WHAT THE TASK ASKS: Copy out all of the material exactly as presented.
%%
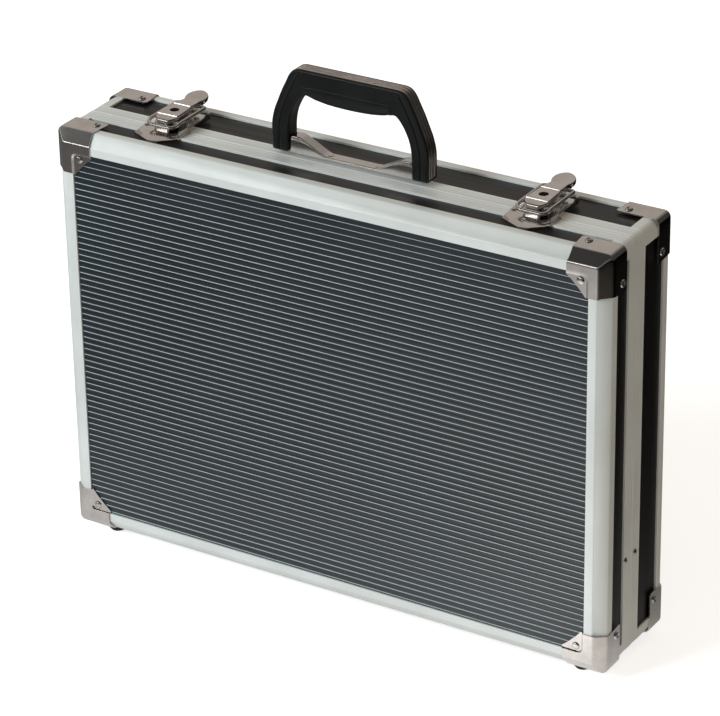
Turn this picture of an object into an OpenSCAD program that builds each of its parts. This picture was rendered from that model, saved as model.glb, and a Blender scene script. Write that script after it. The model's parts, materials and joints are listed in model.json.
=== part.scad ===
// Hard case for a socket set: two aluminium-edged halves on a long hinge,
// with draw latches, a carry handle, lid stays, corner caps and foam inserts.
// Millimetres. X runs along the front, Y runs back, Z is up. The case stands on its feet.

/* [Body] */
// Width of the case over the aluminium edges
case_w = 460; // [420:1:500]
// Height of the case over the aluminium edges
case_h = 330; // [290:1:370]
// Depth of the case over both edge frames
case_d = 97; // [92:1:110]
// Distance from the front plane to the parting line
lid_depth = 42.2; // [40:0.1:46]
// Radius of the four long corner edges
corner_r = 7; // [6:0.5:8]
// Thickness of the side, front and back panels
panel_t = 3; // [2:0.5:3]

/* [Edge frame] */
// Width of the bevel seen from the front
bevel_w = 9; // [8:0.5:10]
// Depth of the bevel seen from the side
bevel_d = 7.5; // [7:0.5:8]
// Width of the flat strip round the front panel
front_strip = 6.5; // [5:0.5:8]
// Width of the flat strip beside the side panels
side_strip = 6.7; // [5:0.1:7]
// How far the side panels lie below the strips
panel_drop = 1.8; // [1.5:0.1:2]
// How far the front and back panels lie behind the strips
front_drop = 1.3; // [1:0.1:1.5]

/* [Front panel lines] */
// Spacing of the thin lines on the front and back panels
line_pitch = 4.95; // [4:0.05:8]
// Width of each thin line
line_w = 0.8; // [0.5:0.1:1.2]
// Depth of each thin line
line_d = 0.3; // [0.2:0.05:0.4]

/* [Corner caps] */
// Length of each cap leg along the edges
cap_leg = 31; // [28:1:34]
// Depth of the cap flaps from the front plane
cap_reach = 24.8; // [22:0.2:27]
// Sheet thickness of the caps
cap_t = 1; // [0.8:0.1:1.2]
// Diameter of the dome rivet heads
rivet_d = 5.6; // [4.5:0.1:6]

/* [Feet] */
// Diameter of the rubber feet
foot_d = 14; // [12:1:15]
// Height of the case above the floor
foot_h = 8; // [7.5:0.5:10]

/* [Handle] */
// Width of the handle over its legs
handle_w = 130.6; // [124:0.2:136]
// Height of the grip above the case
handle_top = 69; // [64:1:74]
// Thickness of the handle front to back
handle_t = 13.5; // [12:0.5:15]
// Height of the handle pivot above the case
pivot_h = 10.5; // [10.5:0.5:12]
// Radius of the handle pivot pins
pivot_r = 2; // [1.6:0.1:2.4]

/* [Latches] */
// Distance of each latch from the end of the case
latch_in = 76; // [70:1:90]
// Width of the latch lever
lever_w = 17; // [16.6:0.2:17.2]
// Wire diameter of the bail
wire_d = 2.8; // [2.6:0.1:3]
// Radius of the latch pivot pins
pin_r = 1.5; // [1.2:0.1:1.6]

/* [Lid stays] */
// Height of the stay studs above the bottom of the case
stay_z = 80; // [75:1:90]
// Width of the stay links
link_w = 10; // [9:0.5:10]
// Sheet thickness of the stay links
link_t = 1.5; // [1.2:0.1:1.6]

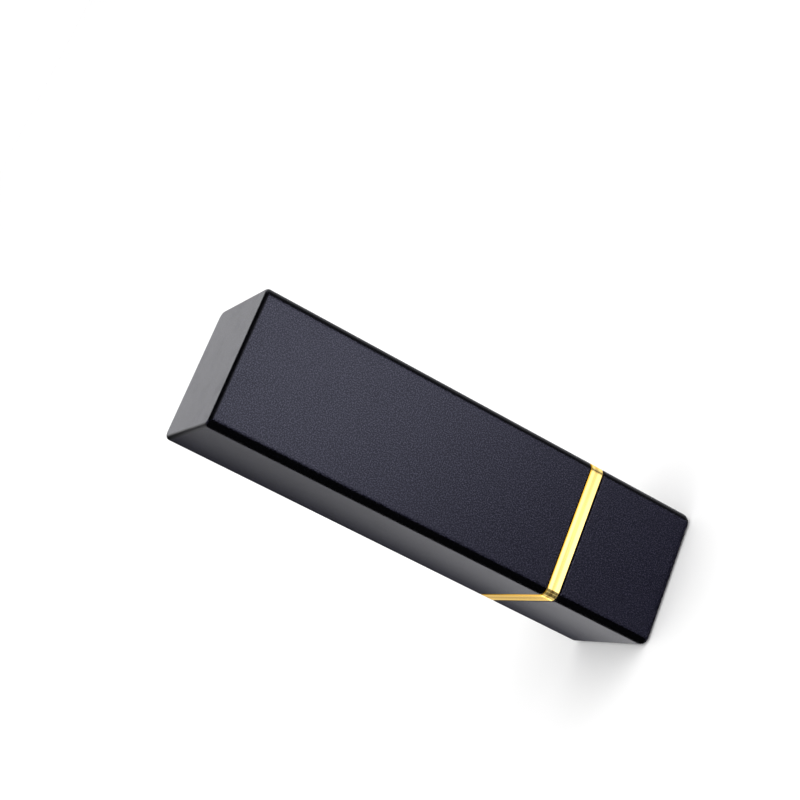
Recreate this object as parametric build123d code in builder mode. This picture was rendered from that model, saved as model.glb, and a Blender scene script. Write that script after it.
%%
THE RESPONSE:
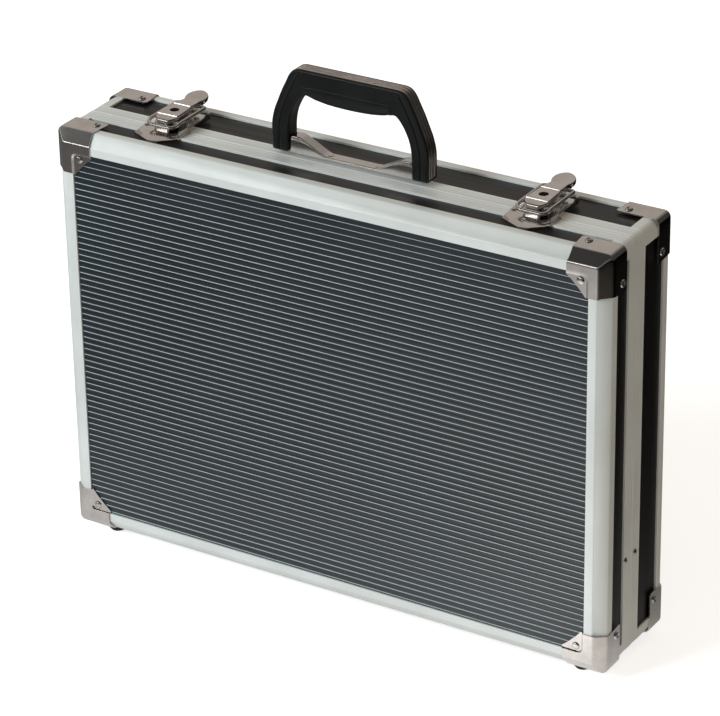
Turn this picture of an object into an OpenSCAD program that builds each of its parts. This picture was rendered from that model, saved as model.glb, and a Blender scene script. Write that script after it. The model's parts, materials and joints are listed in model.json.
=== part.scad ===
// Hard case for a socket set: two aluminium-edged halves on a long hinge,
// with draw latches, a carry handle, lid stays, corner caps and foam inserts.
// Millimetres. X runs along the front, Y runs back, Z is up. The case stands on its feet.

/* [Body] */
// Width of the case over the aluminium edges
case_w = 460; // [420:1:500]
// Height of the case over the aluminium edges
case_h = 330; // [290:1:370]
// Depth of the case over both edge frames
case_d = 97; // [92:1:110]
// Distance from the front plane to the parting line
lid_depth = 42.2; // [40:0.1:46]
// Radius of the four long corner edges
corner_r = 7; // [6:0.5:8]
// Thickness of the side, front and back panels
panel_t = 3; // [2:0.5:3]

/* [Edge frame] */
// Width of the bevel seen from the front
bevel_w = 9; // [8:0.5:10]
// Depth of the bevel seen from the side
bevel_d = 7.5; // [7:0.5:8]
// Width of the flat strip round the front panel
front_strip = 6.5; // [5:0.5:8]
// Width of the flat strip beside the side panels
side_strip = 6.7; // [5:0.1:7]
// How far the side panels lie below the strips
panel_drop = 1.8; // [1.5:0.1:2]
// How far the front and back panels lie behind the strips
front_drop = 1.3; // [1:0.1:1.5]

/* [Front panel lines] */
// Spacing of the thin lines on the front and back panels
line_pitch = 4.95; // [4:0.05:8]
// Width of each thin line
line_w = 0.8; // [0.5:0.1:1.2]
// Depth of each thin line
line_d = 0.3; // [0.2:0.05:0.4]

/* [Corner caps] */
// Length of each cap leg along the edges
cap_leg = 31; // [28:1:34]
// Depth of the cap flaps from the front plane
cap_reach = 24.8; // [22:0.2:27]
// Sheet thickness of the caps
cap_t = 1; // [0.8:0.1:1.2]
// Diameter of the dome rivet heads
rivet_d = 5.6; // [4.5:0.1:6]

/* [Feet] */
// Diameter of the rubber feet
foot_d = 14; // [12:1:15]
// Height of the case above the floor
foot_h = 8; // [7.5:0.5:10]

/* [Handle] */
// Width of the handle over its legs
handle_w = 130.6; // [124:0.2:136]
// Height of the grip above the case
handle_top = 69; // [64:1:74]
// Thickness of the handle front to back
handle_t = 13.5; // [12:0.5:15]
// Height of the handle pivot above the case
pivot_h = 10.5; // [10.5:0.5:12]
// Radius of the handle pivot pins
pivot_r = 2; // [1.6:0.1:2.4]

/* [Latches] */
// Distance of each latch from the end of the case
latch_in = 76; // [70:1:90]
// Width of the latch lever
lever_w = 17; // [16.6:0.2:17.2]
// Wire diameter of the bail
wire_d = 2.8; // [2.6:0.1:3]
// Radius of the latch pivot pins
pin_r = 1.5; // [1.2:0.1:1.6]

/* [Lid stays] */
// Height of the stay studs above the bottom of the case
stay_z = 80; // [75:1:90]
// Width of the stay links
link_w = 10; // [9:0.5:10]
// Sheet thickness of the stay links
link_t = 1.5; // [1.2:0.1:1.6]

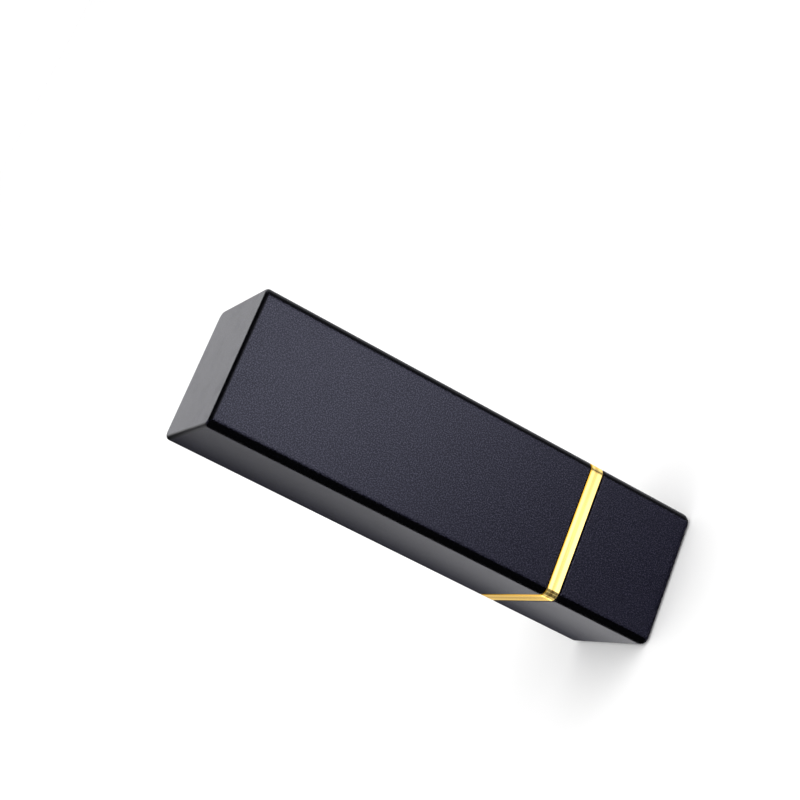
Recreate this object as parametric build123d code in builder mode. This picture was rendered from that model, saved as model.glb, and a Blender scene script. Write that script after it.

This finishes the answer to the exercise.